Lo scorso 11 ottobre è caduto il cinquantesimo anniversario dell’apertura del Concilio Vaticano II: un evento ricordato in doverosa sordina sia da Ratzinger, che ha sempre lavorato per ridurlo a una «novità nella continuità» da far dimenticare quanto prima; sia dai media che su quanto riguarda il mondo cattolico usano fanfara o silenziatore a seconda di come il papa comanda.
Una rondine che non fa primavera
Così a commemorare il Vaticano II sono stati solo quei cattolici progressisti che videro e continuano a vedere nel movimento conciliare l’inizio di un rinnovamento irreversibile della Chiesa.

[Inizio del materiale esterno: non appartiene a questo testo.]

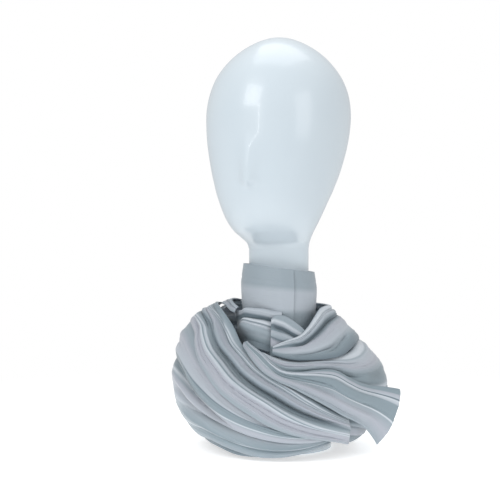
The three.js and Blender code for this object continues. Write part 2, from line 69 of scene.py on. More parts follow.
# Rows of a stretch: upTurn, upGirth, loTurn, loGirth, upLift, midLift, loLift.
# Rows of its folds: across, acrossEnd, from, to, height, half.
STRETCHES = {
    "inner_wrap": {
        "edges": [
            [-66, 5, -64, 20, -8, -26, -40],
            [-54, 5, -54, 22, -5, -16, -34],
            [-43, 5, -42, 24, 1, -6, -24],
            [-31, 4, -30, 26, 2, -3, -14],
            [-20, 3, -19, 27, 2, -2, -9],
            [-8, 3, -7, 27, 1, -3, -9],
            [2, 3, 2, 25, 1.5, -3, -9],
        ],
        "folds": [
            [0.3, 0.25, 0.1, 0.9, -1.6, 0.08],
            [0.55, 0.5, 0.1, 0.9, 1.5, 0.1],
        ],
    },
    "turned_fold": {
        "edges": [
            [-10, 9, -9, 30, 3, 1, -7],
            [-5, 6, -3, 30, 3, 1, -8],
            [5, 6, 6, 28, 3, 0, -8],
            [14, 9, 15, 27, 3, -1, -8],
            [22, 13, 24, 26, 1, -3, -8],
            [30, 17, 32, 25, -4, -6, -8],
        ],
        "folds": [
            [0.2, 0.75, 0.0, 1.0, -1.8, 0.09],
            [0.5, 1.0, 0.0, 0.8, 1.6, 0.1],
        ],
    },
    "upper_loop": {
        "edges": [
            [-7, 26, -7, 31, -2, -2, -2],
            [1, 23, 2, 34, 0, 0, 1],
            [10, 21, 12, 36, 1, 2, 2],
            [20, 19, 22, 37, 1, 2, 2],
            [31, 14, 32, 38, 1, 2, 2],
            [43, 8, 43, 38, 1, 1, 2],
            [58, 3, 56, 35, 1, 1, 1],
            [74, 2, 70, 32, 1, 1, 1],
            [92, 3, 92, 31, 1, 1, 1],
            [120, 3, 120, 35, 0, 0, 2],
            [150, 3, 150, 38, 0, 0, 2],
            [180, 3, 180, 38, 0, 0, 2],
            [208, 3, 208, 38, 0, 0, 2],
            [232, 3, 230, 37, -2, -2, -2],
            [254, 4, 250, 33, -3, -5, -6],
            [276, 5, 268, 28, -4, -8, -10],
        ],
        "folds": [
            [0.3, 0.3, 0.1, 0.5, -2.6, 0.1],
            [0.62, 0.55, 0.15, 0.45, -2.0, 0.08],
            [0.4, 0.6, 0.5, 0.95, -2.8, 0.12],
            [0.75, 0.3, 0.45, 0.8, 2.0, 0.1],
        ],
    },
    "lower_loop": {
        "edges": [
            [-25, 30, -27, 32, -12, -12, -12],
            [-16, 31, -17, 35, -4, -3, -4],
            [-6, 32, -7, 42, -4.7, 0, -5],
            [4, 33, 3, 47, -4.7, 0, -5],
            [15, 34, 14, 48, -4.7, 0, -5],
            [27, 35, 26, 49, -3.1, 0, -5],
            [39, 36, 36, 53, -2.1, 0, -5],
            [51, 36, 47, 61, -2.1, 1, -5],
            [63, 34, 58, 66, -2.1, 1, -4],
            [76, 30, 70, 70, -2.1, 1, -1],
            [92, 26, 90, 71, -3.1, 1, 1],
            [118, 28, 118, 69, -1.5, 0, 1],
            [146, 32, 146, 67, -1.5, 0, 0],
            [170, 32, 170, 66, -1.5, -2, -2],
            [192, 32, 192, 65, -1.5, -3, -3],
            [216, 32, 216, 63, -7, -5, -5],
            [238, 34, 240, 60, -12, -11, -12],
        ],
        "folds": [
            [0.75, 0.5, 0.15, 0.5, -2.4, 0.1],
            [0.5, 0.75, 0.45, 0.9, -2.8, 0.1],
            [0.8, 0.5, 0.55, 0.85, 2.0, 0.1],
        ],
    },
    "tail": {
        "edges": [
            [-30, 26, -32, 28, -6, -6, -6],
            [-26, 28, -30, 31, -3, -3, -3],
            [-19, 31, -25, 35, 0, 0, 0],
            [-12, 34, -19, 40, 1, 2, 1],
            [-5, 39, -11, 46, 2, 3, 2],
            [2, 43, -3, 50, 2, 3, 2],
            [13, 44, 6, 54, 2, 3, 2],
            [24, 44, 15, 60, 2, 3, 2],
            [35, 46, 24, 67, 2, 3, 2],
            [43, 52, 34, 75, 2, 3, 3],
            [51, 57, 43, 80, 2, 3, 4],
            [60, 61, 53, 85, 6, 6, 6],
            [67, 65, 62, 91, 24, 22, 20],
        ],
        "folds": [
            [0.3, 0.85, 0.3, 0.75, -2.2, 0.1],
            [0.55, 0.35, 0.55, 1.0, 2.0, 0.12],
        ],
    },
    "front_sweep": {
        "edges": [
            [-114, 13, -120, 30, 1, 1, 1],
            [-98, 13, -104, 31, 2, 2, 1],
            [-83, 13, -91, 32, 2, 3, 2],
            [-69, 14, -79, 33, 1, 3, 2],
            [-56, 17, -68, 36, -1, 3, 2],
            [-44, 22, -62, 42, -3, 3, 2],
            [-35, 28, -55, 49, -6.7, 2, 2],
            [-24, 34, -47, 55, -5.7, 1, 2],
            [-15, 40, -38, 62, -4.7, 1, 2],
            [-6, 45, -29, 67, -3.4, 1, 2],
            [5, 51, -17, 73, -3.4, 1, 2],
            [16, 60, -4, 80, -3.4, 1, 2],
            [26, 69, 12, 86, -3.4, 1, 2],
            [34, 75, 30, 91, -3.4, 1, 1],
            [41, 79, 48, 96, -3.4, -1, 0],
        ],
        "folds": [
            [0.25, 0.4, 0.05, 0.5, -2.4, 0.08],
            [0.62, 0.42, 0.15, 1.0, -3.2, 0.09],
            [0.8, 0.62, 0.05, 0.95, 1.8, 0.07],
            [0.5, 0.25, 0.2, 0.8, 1.6, 0.08],
        ],
    },
    "left_loop": {
        "edges": [
            [-196, 63, -196, 94, 2, 1, 0],
            [-176, 59, -176, 96, 3, 2, 1],
            [-154, 52, -154, 96, 2, 2, 1],
            [-132, 43, -132, 95, 1, 2, 1],
            [-112, 34, -114, 94, 0, 1, 0],
            [-94, 30, -98, 93, -1, 0, 0],
            [-78, 30, -84, 93, -4, 0, 0],
            [-66, 36, -72, 93, -5, 0, 0],
            [-56, 44, -61, 93, -5, 0, 0],
            [-47, 51, -51, 93, -5, 0, 0],
            [-38, 57, -41, 95, -5, 0, 0],
            [-27, 63, -30, 97, -5, 0, 0],
            [-15, 69, -17, 99, -5, 0, 0],
            [-1, 76, -2, 99, -5, 0, 0],
            [14, 82, 14, 97, -5, -1, 0],
            [31, 87, 32, 95, -6, -5, -5],
        ],
        "folds": [
            [0.3, 0.62, 0.3, 0.75, -3.0, 0.07],
            [0.55, 0.72, 0.35, 0.8, -2.4, 0.07],
            [0.8, 0.6, 0.4, 1.0, -2.0, 0.06],
            [0.4, 0.5, 0.0, 0.4, -3.0, 0.09],
            [0.7, 0.65, 0.05, 0.4, 2.0, 0.08],
        ],
    },
    "under_layer": {
        "edges": [
            [-84, 84, -84, 95, -5.1, -5.1, -5.1],
            [-68, 84, -66, 97, -5.1, -5.1, -4.1],
            [-52, 86, -48, 98, -5.1, -4.1, -3.1],
            [-36, 87, -33, 100, -5.1, -4.1, -2.1],
            [-20, 88, -18, 100, -5.1, -4.1, -2.1],
            [-6, 88, -4, 100, -5.1, -4.1, -4.1],
            [8, 87, 8, 97, -6.1, -6.1, -6.1],
        ],
        "folds": [],
    },
    "back_roll": {
        "edges": [
            [34, 81, 34, 93, -13, -13, -12],
            [50, 78, 50, 95, -12, -11, -10],
            [66, 71, 66, 97, -9, -8, -8],
            [84, 63, 84, 97, -7, -2, -3],
            [110, 61, 110, 97, -4.8, 0, 0],
            [136, 60, 136, 97, -4.8, 0, 0],
            [162, 60, 162, 96, -4.8, -3, -3],
            [186, 62, 186, 94, -7, -8, -8],
        ],
        "folds": [
            [0.6, 0.5, 0.1, 0.9, -2.6, 0.11],
        ],
    },
    "end_fold": {
        "edges": [
            [34, 80, 35, 93, -9, -9, -9],
            [43, 80, 44, 96, -8, -7, -7],
            [53, 81, 54, 97, -4, -3, -4],
            [64, 85, 65, 96, -3, -2, -3],
            [74, 88, 75, 94, -3, -3, -3],
        ],
        "folds": [],
    },
    "crown_fold": {
        "edges": [
            [-130, 3, -128, 12, 0.4, 0.4, 0.4],
            [-112, 2, -110, 10, 1.4, 1.4, 0.4],
            [-94, 2, -92, 10, 1.4, 1.4, 0.4],
            [-78, 3, -76, 9, 1.4, 1.4, 0.4],
            [-67, 4, -65, 10, -0.6, 0.4, -1.6],
            [-58, 5, -57, 10, -1.6, -1.6, -2.6],
        ],
        "folds": [],
    },
}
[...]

Si tratta peraltro di una visione animata da buone intenzioni ma distorta perché il “rinnovamento” avviato allora fu un’aspirazione destinata a restare tale, senza tramutarsi in realtà. Il fallimento del pontificato di Pio XII e la forte domanda di cambiamento della base cattolica spinsero infatti la Chiesa a mutare il suo atteggiamento e ad aprirsi al dialogo con il mondo moderno. Ma ciò non si tradusse, o solo in minima parte, in un mutamento della pratica e della dottrina.
L’enciclica simbolo di quegli anni, la Pacem in terris, ribadì la vocazione teocratica della Chiesa, affermando il suo diritto a orientare le scelte politiche dei cattolici e il dovere dello stato di favorire il bene «ultraterreno» dei cittadini. Il Concilio confermò l’inerranza della Bibbia, in quanto ispirata da Dio, nell’interpretazione che ne dà la Chiesa. Anche la riconosciuta parità della donna si arenò di fronte all’ipotesi seccamente respinta del sacerdozio femminile. Il tentativo di innovare la morale sessuale si limitò a riconoscere valore al piacere sessuale ma soltanto nel matrimonio e ove non sia disgiunto dalla finalità procreativa, quindi col divieto assoluto dei contraccettivi. Uniche novità la condanna della guerra (ma non di quella «giusta»), la revoca dell’antisemitismo e il riconoscimento della libertà di coscienza (oggi già rimesso in forse).
Aspettando Godot
Troppo poco e per troppo poco tempo. Questo timido tentativo di rinnovamento durò infatti appena una manciata di mesi su diciassette-diciotto secoli in cui la Chiesa fu intollerante, fondamentalista e reazionaria come seguitò ad essere, prima ancora di cominciare a cambiare, a concilio appena finito, con le sortite di Paolo VI contro la pillola e contro la teologia della liberazione o sull’attualità del diavolo. E dopo, in modo definitivo, con Wojtyla e Ratzinger, che segnano non l’eccezione ma la regola, il ritorno alla normalità vigente dal Concilio di Nicea del 325 ad oggi.
Coltivare il mito del Vaticano II, senza avvertirne questo carattere effimero e illusorio, seguitare a vagheggiare un cattolicesimo “altro”, libero da dogmi ingombranti e impresentabili, fino a ritenerlo imminente o addirittura reale, assolve solo alla funzione consolatoria di rendere possibile restare dentro la vecchia Chiesa dogmatica dicendosi che è cambiata. O che, prima o poi, cambierà.